The second perhaps less obvious point is what we are NOT writing and thinking about while we are engaged in this discussion about overcoming church pain and division, encouraging pastors to fulfill their biblically prescribed roles and envisioning a healthy church.
Coming back from Africa I wanted to dedicate myself to blogging more on how the church can address the very real crisis of poverty in the world. While in Belize, I decided that the evangelical church needs to re-consider our roles as stewards of creation with a more consistent commitment to biblically rooted attitudes and actions regarding the environment.
But I came back to friends who are parts of churches in pain. So poverty and creation care takes a back seat. (As does mission, evangelism and any other opportunity to make a difference in the world.)

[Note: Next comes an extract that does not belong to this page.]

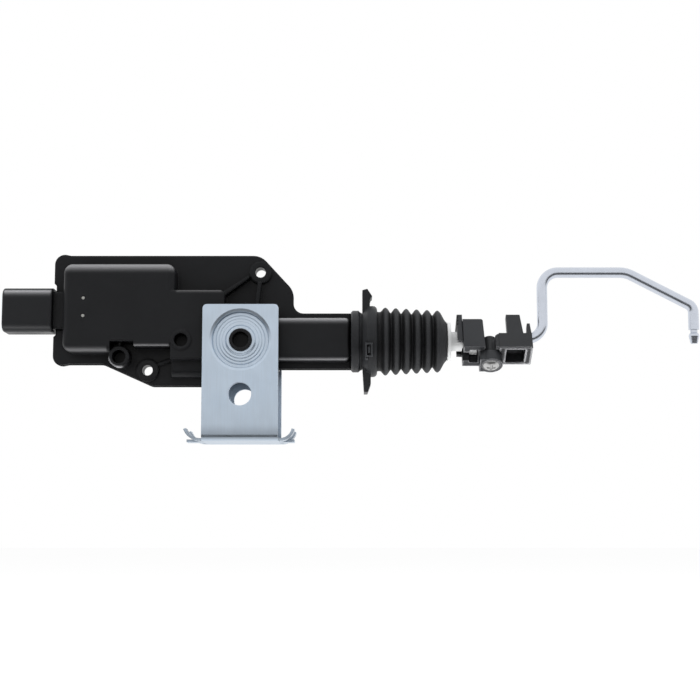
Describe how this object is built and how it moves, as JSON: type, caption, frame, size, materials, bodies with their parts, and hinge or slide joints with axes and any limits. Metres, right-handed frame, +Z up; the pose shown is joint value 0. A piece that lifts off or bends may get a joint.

I learned these lessons twenty years ago when I led mission trips to Haiti and Mexico with high school students. Abraham Maslow’s hierarchy of needs was proved over and over. Maslow says that meeting physical, social and emotional needs must always precede spiritual or “self-actualization” needs. In other words, it’s really hard to care about evangelism, social justice or “incarnational ministry” when you have dysentery. And frankly it’s hard to care about either creation or the poor when your community is crumbling around you.
I am not one of those who say that we should just take our eyes off this church stuff and get about the business of being a witness for Christ in the world. I just don't think that it is possible. (And the NT letters with all the conversation about church unity and love for each other seem to offer evidence of support here, too.)
Instead I want us to acknowledge that if we all don’t get this Christian community thing right, we’ll never deal with anything else. So back to it…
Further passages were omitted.